Setelah bujang, Anak Dalom yang memiliki kesaktian, mencintai seorang gadis cantik di tanah Malaka (Malaysia). Gadis itu juga diperebutkan oleh raja Siam (Thailand) dan raja Aceh. Saat Anak Dalom ke Malaka untuk menyambangi gadis pujaan, perang tak terelakkan.

Kisah cinta tak tercapai ala Anak Dalom melebar hingga ke Patani (Thailand Selatan) hingga didapat kabar bahwa putri tersebut sesungguhnya saudara kandung Anak Dalom. Mereka sama-sama berasal dari khayangan.

Aspek mitologi, inses, politik kekuasaan, kisah kasih tak sampai, dan lainnya berkelindan dalam kisah Anak Dalom ini. P. Voorhoeve, seorang peneliti dan ahli bahasa Nusantara era Hindia Belanda yang cukup banyak membuat kajian-dokumentasi tentang cerita rakyat Sumbagsel, memberi catatan tentang buku ini dalam selembar kertas yang disisipkan dalam buku.

Selain menyebut kampung Tiuh Memon, Voorhoeve juga menyatakan bahwa naskah ini adalah naskah terbaik (paling lengkap) dari seluruh naskah Anak Dalom yang ada. Menurutnya pula, naskah Anak Dalom pernah dialih kreasi ke dalam komik oleh Amir Radja Sembilan. Sayang, belum ada informasi lebih lanjut mengenai hal ini.

*

Di Perpustakaan Leiden, selain Anak Dalom hasil koleksi Forbes, masih ada beberapa naskah Anak Dalom lainnya. Sebagaimana disebut di atas, seluruhnya berasal-merujuk Lampung, beraksara kaganga, ditulis tangan di kertas eropa ukuran folio.

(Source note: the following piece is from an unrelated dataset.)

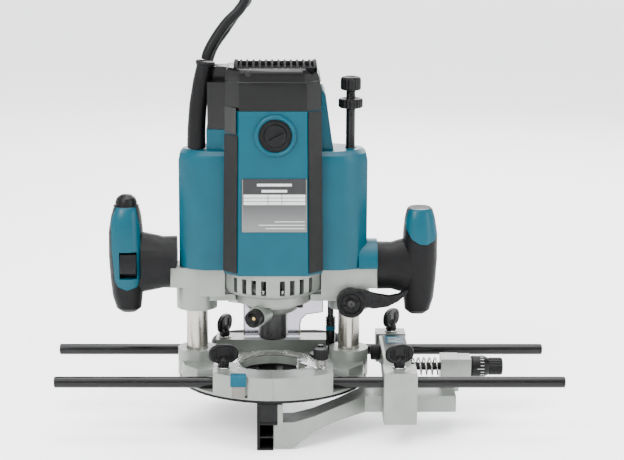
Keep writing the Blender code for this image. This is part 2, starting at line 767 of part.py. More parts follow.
def cover_outline(side):
    """The front view of a handle's blue insert."""
    if side < 0:
        return [(-122, 158), (-139, 158), (-143.8, 146), (-143.5, 122), (-141, 92), (-138, 86),
                (-130, 83), (-121, 86), (-117.8, 96), (-118, 140)]
    return [(119, 158), (117, 148), (118.5, 138), (123, 130), (130, 125.6), (137, 125.2),
            (143.5, 128.5), (147.5, 136), (148.3, 146), (146.5, 158)]


def grown(outline, amount):
    """An outline moved outward from its middle by about this much."""
    middle = [sum(p[i] for p in outline) / len(outline) for i in (0, 1)]
    moved = []
    for x, y in outline:
        out = Vector((x - middle[0], y - middle[1])).normalized() * amount
        moved.append((x + out.x, y + out.y))
    return moved


def grips():
    """Both handles: a rubber grip with its neck, and the blue insert in its front."""
    made = {}
    for side, word in ((-1, "left"), (1, "right")):
        drop = 0.0 if side < 0 else -1.5
        obj = piece(f"{word}_grip", loft(grip_rings(side, drop)), "rubber")
        start = 85.9 if side < 0 else 93.2
        join(obj, neck(side, start, 124))
        if side < 0:
            cut(obj, block((-91.8, -30, 60), (-80, 30, SEAM_Z + GAP)))
        cut(obj, prism(grown(cover_outline(side), 0.5), 7.6, 40, FACING_Y))
        cover = piece(f"{word}_cover", loft(grip_rings(side, drop, 0.6)), "blue")
        window = cover.modifiers.new("insert", "BOOLEAN")
        window.operation = "INTERSECT"
        window.object = tool(prism(cover_outline(side), 8.0, 40, FACING_Y))
        made[word] = (obj, cover)
    grip, cover = made["left"]
    cut(cover, block((-136.5, -40, 93.5), (-121.0, 0, 118.2)))
    cut(grip, block((-136.5, -40, 93.5), (-121.0, 6, 118.2)))
    cut(grip, rod(10.1, 150.5, 170, at=(-HANDLE_X + 0.3, 0, 0), sides=28))
    cut(cover, rod(10.3, 150.5, 170, at=(-HANDLE_X + 0.3, 0, 0), sides=28))


def trigger():
    """The switch trigger in the left grip's window, hinged at its top."""
    place = (-128.75, -7.0, 115.5)
    side = [(-9.5, 0.6), (-4, 1.1), (5, 1.1), (5, -20.5), (-3.5, -21), (-10.5, -16.5), (-12, -8)]
    return piece("trigger", prism(side, -7.3, 7.3, SIDEWAYS), "black_plastic", place)


def lock_off_button():
    """The domed button on top of the left grip."""
    profile = [(0, 168.0), (5.0, 167.2), (8.4, 164.6), (9.8, 160.8), (9.8, 155.0), (0, 155.0)]
    return turned("lock_off_button", profile, "black_plastic", at=(-HANDLE_X + 0.3, 0, 0), steps=28)


def lock_lever():
    """The plunge lock: a round hub with a leaf-shaped arm, turning on a screw in the bracket."""
    place = (LEVER[0], -19.0, LEVER[1])
    obj = piece("lock_lever", rod(12.6, 0.3, 11.0, FACING_Y, sides=36), "black_plastic", place)
    top = [(0, 12.4), (12, 11.2), (22, 8.2), (34, 6.2), (42, 7.8), (49.5, 12.2)]
    under = [(50.6, 10.0), (42, 1.6), (32, -3.4), (20, -5.0), (9, -3.0), (0, -4)]
    join(obj, prism(top[::-1] + under[::-1], 1.6, 8.4, FACING_Y), at=place)
    cut(obj, rod(9.8, 9.0, 20, FACING_Y, sides=32), at=place)
    join(obj, rod(4.4, 3, 11.6, FACING_Y, sides=20), at=place)
    return obj


def stopper_pole():
    place = (*POLE, 0)
    obj = piece("stopper_pole", rod(2.8, 40, 165, sides=16), "black_steel", place)
    join(obj, rod(4.2, POLE_FOOT, 50.5, sides=20), at=place)
    return obj


# ---- motor ---------------------------------------------------------------------------------------


def motor():
    stator = [(26.6, 120), (26.6, 180), (37.8, 180), (37.8, 120)]
    turned("stator", stator, "steel", steps=24, closed=True)
    core = [(8.3, 124), (8.3, 176), (25.6, 176), (25.6, 124)]
    turned("armature_core", core, "copper", steps=20, closed=True)
    shaft = [(0, 262), (6.0, 262), (6.0, 186), (8.0, 184), (8.0, 61), (0, 61)]
    turned("armature_shaft", shaft, "steel", steps=16)
    turned("commutator", [(6.3, 218), (6.3, 238), (16, 238), (16, 218)], "copper", steps=20,
           closed=True)
    turned("lower_bearing", [(8.3, 64.3), (8.3, 76), (16.0, 76), (16.0, 64.3)], "steel", steps=20,
           closed=True)
    turned("upper_bearing", [(6.3, 250), (6.3, 259), (13.0, 259), (13.0, 250)], "steel", steps=20,
           closed=True)
    for name, side in (("brush_front", -1), ("brush_rear", 1)):
        low, high = sorted((side * 16.4, side * 41.5))
        piece(name, block((-4.0, low, BRUSH_Z - 6), (4.0, high, BRUSH_Z + 6)), "black_steel")


def fan():
    """The cooling fan: a disc over nine straight blades."""
    obj = turned("fan", [(8.3, 92), (8.3, 103), (37, 103), (37, 101), (12, 100), (12, 92)],
                 "black_plastic", steps=24, closed=True)
    for k in range(9):
        turn = Matrix.Rotation(2 * math.pi * k / 9, 4, "Z")
        join(obj, block((11, -0.9, 93), (36, 0.9, 102), turn))
    return obj


def collet():
    nut = [(10.4, 36), (10.4, 60.2), (13.2, 60.2), (13.2, 38.0), (12.0, 36)]
    turned("collet_nut", nut, "black_steel", steps=12, closed=True)
    cone = [(6.4, 36.6), (6.35, 60.4), (8.4, 60.4), (9.6, 57), (9.6, 36.6)]
    turned("collet_cone", cone, "steel", steps=18, closed=True)


# ---- edge guide ----------------------------------------------------------------------------------


def guide_rod(name, y, left):
    mesh = rod(ROD_R, left, left + ROD_LENGTH, ALONG_X, sides=24)
    obj = piece(name, mesh, "black_steel", (0, y, ROD_Z))
    round_edges(obj, 0.8, 1)
    return obj


def guide_holder():
    """The casting that clamps on both rods, deep at its front."""
    obj = piece("guide_holder", block((97, -70, -24), (126, -41, 22.5)), "casting")
    bridge = [(-45, 14), (-45, 22), (-36, 27), (36, 27), (45, 24), (45, 2), (30, 2), (20, 12),
              (-20, 2), (-30, 2)]
    join(obj, prism(bridge, 98, 122, SIDEWAYS))
    join(obj, block((95.5, 42, 0), (123, 62, 27)))
    for side in (-1, 1):
        cut(obj, rod(ROD_BORE_R, 80, 140, ALONG_X, (0, side * ROD_Y, ROD_Z), sides=20))
        cut(obj, rod(3.2, ROD_Z + 2, 40, at=(111 - (side > 0), side * ROD_Y, 0), sides=12))
    cut(obj, rod(4.4, 90, 140, ALONG_X, (0, SCREW_Y, SCREW_Z), sides=20))
    cut(obj, rod(2.3, 90, 103, ALONG_X, (0, 12, 18), sides=12))
    return obj


def side_knob():
    place = (0, 12, 18)
    obj = piece("side_knob", rod(6.8, 89.0, 97.6, ALONG_X, sides=26), "black_plastic", place)
    join(obj, rod(2.0, 95, 102, ALONG_X, sides=12), at=place)
    return obj


def fence_facing():
    """The black plastic face that runs along the work: an E-shaped strip."""
    section = [(-14, -1.0), (3.4, -1.0), (3.4, -2.8), (-11.4, -2.8), (-11.4, -18.4), (3.4, -18.4)]
    section += [(3.4, -20.4), (-11.4, -20.4), (-11.4, -30.6), (0.4, -30.6), (0.4, -32.2)]
    section += [(-11.4, -32.2), (-11.4, -41.6), (0.4, -41.6), (0.4, FENCE_BOTTOM)]
    section += [(-14, FENCE_BOTTOM)]
    return piece("fence_facing", prism(section, -82, 82, FACING_Y), "black_plastic")


def fence_casting():
    """The fence's carrier: a wall, an end block, an arm and the upright that takes the screw."""
    obj = piece("fence_casting", block((3.8, -80, -42), (8.5, 80, -2.2)), "casting")
    join(obj, block((0.8, -80, -42), (7, 80, -21.0)))
    foot = [(18, -80, -52, -42, -18.5), (36, -74, -48, -29, -15), (56, -60, -34, -24, -11)]
    foot += [(82, -39, -8, -22.4, -7.5), (163, -39, 10, -22.4, -7.5)]
    rings = [[(x, near, low), (x, far, low), (x, far, high), (x, near, high)]
             for x, near, far, low, high in foot]
    rings.insert(0, [(5, y, z) for _, y, z in rings[0]])
    join(obj, loft(rings))
    join(obj, block((151, -19, -9.5), (167, 3, 20.5)))
    join(obj, block((151.2, -18, 1), (178, 2, 20.2)))
    cut(obj, rod(4.6, 140, 190, ALONG_X, (0, SCREW_Y, SCREW_Z), sides=20))
    return obj


def adjust_dial():
    """The fine adjusting screw with its graduated drum and knurled grip."""
    place = (0, SCREW_Y, SCREW_Z)
    mesh = rod(4.0, 104, 180, ALONG_X, sides=18)
    obj = piece("adjust_dial", mesh, "black_plastic", place)
    join(obj, rod(9.7, 178.4, 190.5, ALONG_X, sides=32), at=place)
    join(obj, rod(9.6, 190.4, 194.5, ALONG_X, sides=32, end_radius=7.4), at=place)
    join(obj, rod(7.9, 194.0, 207.0, ALONG_X, sides=24), at=place)
    return obj


def adjust_spring():
    turns, wire = 4, 0.8
    route = helix(7.6, 123.4, 149.6, turns)
    mesh = tube([(z, SCREW_Y + y, SCREW_Z + x) for x, y, z in route], wire)
    return piece("adjust_spring", mesh, "steel")


# ---- cord ----------------------------------------------------------------------------------------

CORD_KNOTS = (
    (-58.4, -6.0, 288.8), (-56.6, -5.8, 295.4), (-50.2, -4.0, 307.0), (-40.5, 1.5, 320.0),
    (-29.0, 10.0, 331.0), (-23.0, 18.0, 342.0), (-20.0, 31.0, 353.0), (-19.0, 48.0, 356.5),
    (-20.5, 65.0, 348.0), (-23.7, 80.0, 332.1), (-30.2, 84.0, 324.4), (-37.0, 86.0, 314.5),
    (-44.1, 88.0, 303.8), (-56.3, 92.0, 284.8), (-64.0, 95.0, 256.5), (-68.0, 97.0, 225.0),
    (-69.2, 98.5, 200.0), (-70.2, 101.0, 160.0), (-71.2, 104.0, 115.0), (-72.5, 108.0, 70.0),
    (-74.5, 111.0, 30.0), (-77.5, 115.0, 0.0), (-81.5, 123.5, -24.0), (-85.5, 140.0, -37.0),
    (-88.0, 160.0, -38.7), (-86.0, 180.0, -38.7), (-78.2, 197.4, -38.7), (-66.2, 208.0, -38.7),
    (-53.4, 211.0, -38.7),
)


def cord():
    return piece("cord", tube(smooth_route(CORD_KNOTS, 11.0), CORD_R, 2), "rubber")


def cord_hank():
    """The outer shape of the folded cord: long turns, one over another, with round ends."""
    right = arc(HANK_HALF, -90, 90, 13, (HANK_RIGHT - HANK_HALF, HANK_Y))
    left = arc(HANK_HALF, 90, 270, 13, (HANK_LEFT + HANK_HALF, HANK_Y))
    return piece("cord_hank", prism(right + left, FENCE_BOTTOM, FENCE_BOTTOM + HANK_HIGH), "rubber")


def plug():
    """The two-pin mains plug beside the hank, its pins toward the machine."""
    x, z = 68.5, -24.9
    rings = []
    for y, radius in ((160.5, 5.2), (150, 6.6), (147, 10), (142, 16.5), (128, 18.2), (106, 18.2)):
        rings.append([(px, -y, pz) for px, pz, _ in ellipse(x, z, radius, radius, 0, 24)])
    rings = [[(px, -py, pz) for px, py, pz in ring] for ring in rings]
    obj = piece("plug", loft(rings), "rubber")
    for side in (-1, 1):
        join(obj, rod(2.4, 87, 108, ALONG_Y, (x + side * 9.5, 0, z), sides=12))
    return obj


def build():
    base_casting()
    sole_plate()
    column("column_left", -1)
    column("column_right", 1)
    plunge_spring("plunge_spring_left", -1)
    plunge_spring("plunge_spring_right", 1)
    stop_screw()
    stop_nut()
    turret_block()
    wing_screw("base_wing_front", -43.5, -ROD_Y, ROD_Z + ROD_R + GAP, FRONT_BOSS_TOP, 8)
    wing_screw("base_wing_rear", -45.0, ROD_Y, ROD_Z + ROD_R + GAP, REAR_BOSS_TOP, 68)
    clear_ring()
    nozzle_knob()
    chip_deflector()
    template_lock()
    motor_bracket()
    motor_housing()
    corner_strip("strip_left", -1, CORNER_CUT_Z - 0.6)
    corner_strip("strip_right", 1, BARREL_TOP - 0.6)
    top_cap()
    air_grille()
    brush_cap("brush_cap_front", -1)
    brush_cap("brush_cap_rear", 1)
    rating_plate()
    speed_dial()
    work_lamp()
    cord_guard()
    grips()
    trigger()
    lock_off_button()
    lock_lever()
    shaft_lock_button()
    stopper_pole()
    motor()
    fan()
    collet()
    guide_rod("rod_front", -ROD_Y, -192.8)
    guide_rod("rod_rear", ROD_Y, -199.0)
    guide_holder()
    wing_screw("holder_wing_front", 111.0, -ROD_Y, ROD_Z + ROD_R + GAP, 22.5, 20)
    wing_screw("holder_wing_rear", 110.0, ROD_Y, ROD_Z + ROD_R + GAP, 27.0, 60)
    side_knob()
    fence_casting()
    fence_facing()
    adjust_dial()
    adjust_spring()
    cord()
    cord_hank()
    plug()


build()
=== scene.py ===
"""The looks of the plunge router: every CAD node gets its material and soft edges, and finer pieces
stand for or sit on the plain ones. Sizes are millimetres, which helpers scale to metres; the
camera and the lights are placed in metres."""

import math

import bmesh
import bpy
from mathutils import Matrix, Vector


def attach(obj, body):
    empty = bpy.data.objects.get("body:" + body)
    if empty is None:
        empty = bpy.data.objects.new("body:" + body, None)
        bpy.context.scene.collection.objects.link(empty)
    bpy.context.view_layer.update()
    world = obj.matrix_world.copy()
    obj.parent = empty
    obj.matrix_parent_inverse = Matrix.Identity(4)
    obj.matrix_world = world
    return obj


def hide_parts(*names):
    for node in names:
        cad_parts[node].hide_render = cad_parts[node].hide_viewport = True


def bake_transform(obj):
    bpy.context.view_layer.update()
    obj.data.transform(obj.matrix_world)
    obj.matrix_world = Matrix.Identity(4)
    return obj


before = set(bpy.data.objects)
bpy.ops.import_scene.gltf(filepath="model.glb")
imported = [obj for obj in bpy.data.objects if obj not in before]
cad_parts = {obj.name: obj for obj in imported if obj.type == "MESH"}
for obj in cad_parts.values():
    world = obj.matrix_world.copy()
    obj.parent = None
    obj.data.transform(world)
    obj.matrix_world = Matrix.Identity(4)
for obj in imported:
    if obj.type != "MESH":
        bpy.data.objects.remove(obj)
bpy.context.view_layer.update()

MM = 0.001
FLOOR_Z = -43.3
UP = Matrix.Identity(4)
ALONG_X = Matrix.Rotation(math.radians(90), 4, "Y")
ALONG_Y = Matrix.Rotation(math.radians(-90), 4, "X")
FACING_Y = Matrix.Rotation(math.radians(90), 4, "X")
SIDES = ((-1, "left"), (1, "right"))

# ---- camera, floor and light ---------------------------------------------------------------------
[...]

Selain buku koleksi Forbes, seluruhnya hasil koleksi Van der Tuuk. Khusus koleksi Van der Tuuk, rinciannya sebagai berikut: 13 halaman (aksara latin dan Jawi), 38 hlm (aksara Lampung dan latin), 70 halaman, 59 hlm (bentuk buklet, dengan dua surat dalam aksara Lampung), 36 halaman (transliterasi dari 114 dan 143 hlm). Perbedaan jumlah halaman tersebut dapat dipahami karena cerita rakyat sifatnya dinamis, dapat terjadi penambahan, pengurangan, bahkan variasi cerita; bergantung kemahiran pencerita.

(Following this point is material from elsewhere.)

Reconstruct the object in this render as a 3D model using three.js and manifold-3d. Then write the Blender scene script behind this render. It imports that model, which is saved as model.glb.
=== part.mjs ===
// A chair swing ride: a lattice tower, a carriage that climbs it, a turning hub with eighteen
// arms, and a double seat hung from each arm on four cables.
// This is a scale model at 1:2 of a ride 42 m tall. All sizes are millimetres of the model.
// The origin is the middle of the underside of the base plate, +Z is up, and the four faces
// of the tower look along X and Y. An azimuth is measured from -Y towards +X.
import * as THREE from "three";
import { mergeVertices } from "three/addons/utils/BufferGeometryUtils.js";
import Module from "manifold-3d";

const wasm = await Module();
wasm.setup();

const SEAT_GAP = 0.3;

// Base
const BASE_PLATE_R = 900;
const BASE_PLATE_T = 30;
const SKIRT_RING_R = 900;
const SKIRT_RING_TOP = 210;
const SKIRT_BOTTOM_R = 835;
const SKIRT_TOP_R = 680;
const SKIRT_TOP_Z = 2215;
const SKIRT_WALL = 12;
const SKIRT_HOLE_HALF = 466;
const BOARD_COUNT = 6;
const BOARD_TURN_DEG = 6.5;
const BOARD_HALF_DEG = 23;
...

Selain Forbes dan Van der Tuuk yang mengoleksi naskah Anak Dalom, O.L. Helfrich juga pernah menyalin Tetimbai Anak Dalom dan dimuat dalam buku catatan perjalanannya selama di Krui-Lampung. Naskah Anak Dalom juga ada yang tersimpan di Muenchen (Jerman), berdasarkan informasi di buku Handschriften Aus Indonesien (Bali, Java, und Sumatra), Pigeaud & Voorhoeve, terbitan 1985

Kemungkinan besar Anak Dalom (versi Lampung) adalah satu-satunya naskah tertua (juga terbanyak), mengingat belum ada informasi naskah serupa di daerah lain (Sumsel, Bengkulu, Jambi). Ini jadi kebanggaan tersendiri buat Lampung.

*

Karena naskah kuno Anak Dalom belum banyak diketahui di Lampung dan tiga provinsi lain di Sumbagsel, maka belum ada upaya alih aksara atau alih bahasa, menerbitkan ulang, apatah lagi mengkaji-meneliti isinya.

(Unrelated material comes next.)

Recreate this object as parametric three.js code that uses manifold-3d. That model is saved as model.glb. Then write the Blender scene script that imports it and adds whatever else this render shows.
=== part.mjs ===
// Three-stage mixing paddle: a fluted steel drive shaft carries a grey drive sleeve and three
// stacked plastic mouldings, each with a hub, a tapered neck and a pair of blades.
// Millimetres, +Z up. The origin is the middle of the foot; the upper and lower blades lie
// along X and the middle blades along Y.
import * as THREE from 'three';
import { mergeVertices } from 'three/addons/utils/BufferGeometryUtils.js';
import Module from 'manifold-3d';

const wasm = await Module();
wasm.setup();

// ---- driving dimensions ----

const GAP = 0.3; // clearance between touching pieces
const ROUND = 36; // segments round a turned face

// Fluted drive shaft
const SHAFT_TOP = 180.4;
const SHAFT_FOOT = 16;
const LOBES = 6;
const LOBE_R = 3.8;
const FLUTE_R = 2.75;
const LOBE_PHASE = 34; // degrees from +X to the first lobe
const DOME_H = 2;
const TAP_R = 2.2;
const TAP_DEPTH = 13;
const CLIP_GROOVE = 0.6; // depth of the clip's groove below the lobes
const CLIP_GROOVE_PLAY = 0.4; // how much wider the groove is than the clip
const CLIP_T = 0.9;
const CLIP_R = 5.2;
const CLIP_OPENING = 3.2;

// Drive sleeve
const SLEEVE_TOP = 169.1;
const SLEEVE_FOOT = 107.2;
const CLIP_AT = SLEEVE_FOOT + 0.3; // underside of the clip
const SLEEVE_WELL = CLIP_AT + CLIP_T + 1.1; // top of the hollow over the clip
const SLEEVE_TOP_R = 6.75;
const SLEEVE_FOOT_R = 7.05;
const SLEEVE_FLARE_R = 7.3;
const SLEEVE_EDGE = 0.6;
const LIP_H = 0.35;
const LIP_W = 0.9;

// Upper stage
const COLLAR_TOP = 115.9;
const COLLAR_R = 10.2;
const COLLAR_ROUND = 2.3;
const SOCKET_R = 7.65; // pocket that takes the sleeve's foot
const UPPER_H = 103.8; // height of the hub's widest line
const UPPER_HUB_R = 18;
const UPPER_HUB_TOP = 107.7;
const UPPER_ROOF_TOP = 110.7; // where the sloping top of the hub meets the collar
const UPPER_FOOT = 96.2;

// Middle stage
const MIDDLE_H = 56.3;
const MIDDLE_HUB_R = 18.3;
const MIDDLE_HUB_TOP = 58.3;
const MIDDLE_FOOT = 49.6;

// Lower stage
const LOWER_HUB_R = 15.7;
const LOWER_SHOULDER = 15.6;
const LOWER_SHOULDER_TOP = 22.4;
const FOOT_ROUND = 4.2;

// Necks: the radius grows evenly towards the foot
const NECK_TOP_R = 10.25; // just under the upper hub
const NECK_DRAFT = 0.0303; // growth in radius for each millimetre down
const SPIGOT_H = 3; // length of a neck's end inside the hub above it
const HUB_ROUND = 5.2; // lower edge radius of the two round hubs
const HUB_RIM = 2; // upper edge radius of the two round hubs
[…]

Folklor, epik, atau cerita rakyat dapat menjadi pintu masuk alternatif untuk melacak dan memahami budaya lokal. Naskah Anak Dalom sebagai warisan literer dan budaya Lampung (juga Sumbagsel) yang sudah dilupakan, mestinya dapat dinterpretasikan ulang atau dialihwahanakan dengan strategi kreatif, semisal novel atau pementasan teater, tari, atau lainnya. Dengan demikian, Anak Dalom yang sudah dilupakan, dapat kembali hadir di masyarakat masa kini dalam kemasan berbeda.